Berger über Rosbergs Verhalten enttäuscht
Doch der zehnfache Grand-Prix-Sieger ist nicht nur von den Entscheidern im Team enttäuscht, auch mit Rosberg selbst geht er hart ins Gericht: "Er hätte Hamilton einfach überholen müssen und sich nicht drum scheren, dass das Team ihn ohne Grund hinter Hamilton lassen will", zieht er Parallelen zum Vorfall bei Red Bull. Berger hatte Sebastian Vettel für sein Verhalten und seine Einstellung zum Rennsport gelobt.
Abgesehen von dieser Situation, zeigt sich der Österreicher aber zufrieden mit dem Deutschen bei Mercedes: "Nico sieht sehr gut aus gegen Lewis. Er ist mindestens auf Augenhöhe. Er sollte jetzt einfach den Weg weitergehen. Er hat auch nach außen hin optimal reagiert und sich seinen Ärger nicht anmerken lassen. Intern sollte er aber klarmachen, dass er sich bei der nächsten ähnlichen Situation nicht mehr einbremsen lässt."

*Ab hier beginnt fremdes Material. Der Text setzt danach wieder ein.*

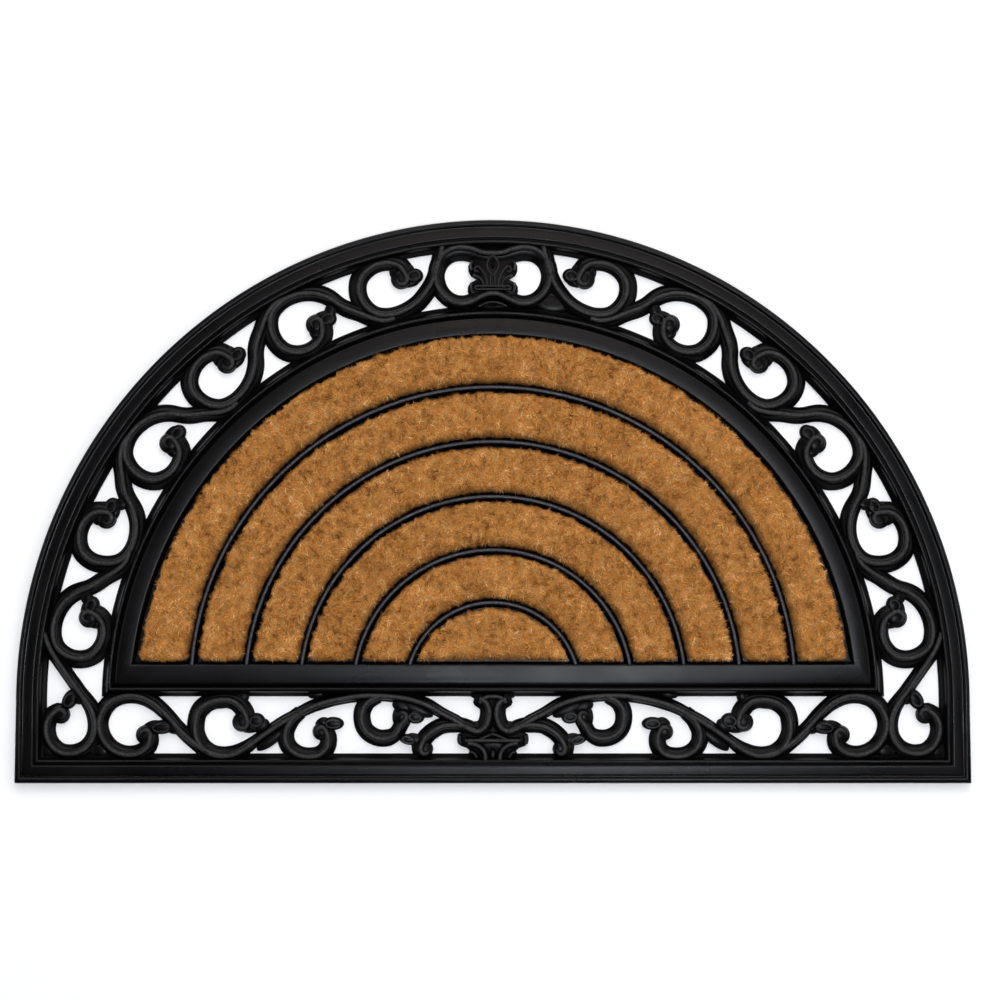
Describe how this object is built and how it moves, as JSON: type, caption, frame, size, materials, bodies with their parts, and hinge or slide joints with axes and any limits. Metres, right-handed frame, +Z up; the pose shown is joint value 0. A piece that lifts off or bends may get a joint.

"Fest steht aber auch: Man muss Mercedes zu der Leistung gratulieren, die leider durch diese Diskussion untergeht", zollt Berger den Silberpfeilen Respekt. "Und außerdem wünsche ich mir, dass die Formel-1- Fans sich in Zukunft nicht bereits im zweiten Saisonrennen mit Stallorder beschäftigen müssen, sondern über rassige Zweikämpfe diskutieren können, bei denen am Ende der Bessere gewinnt."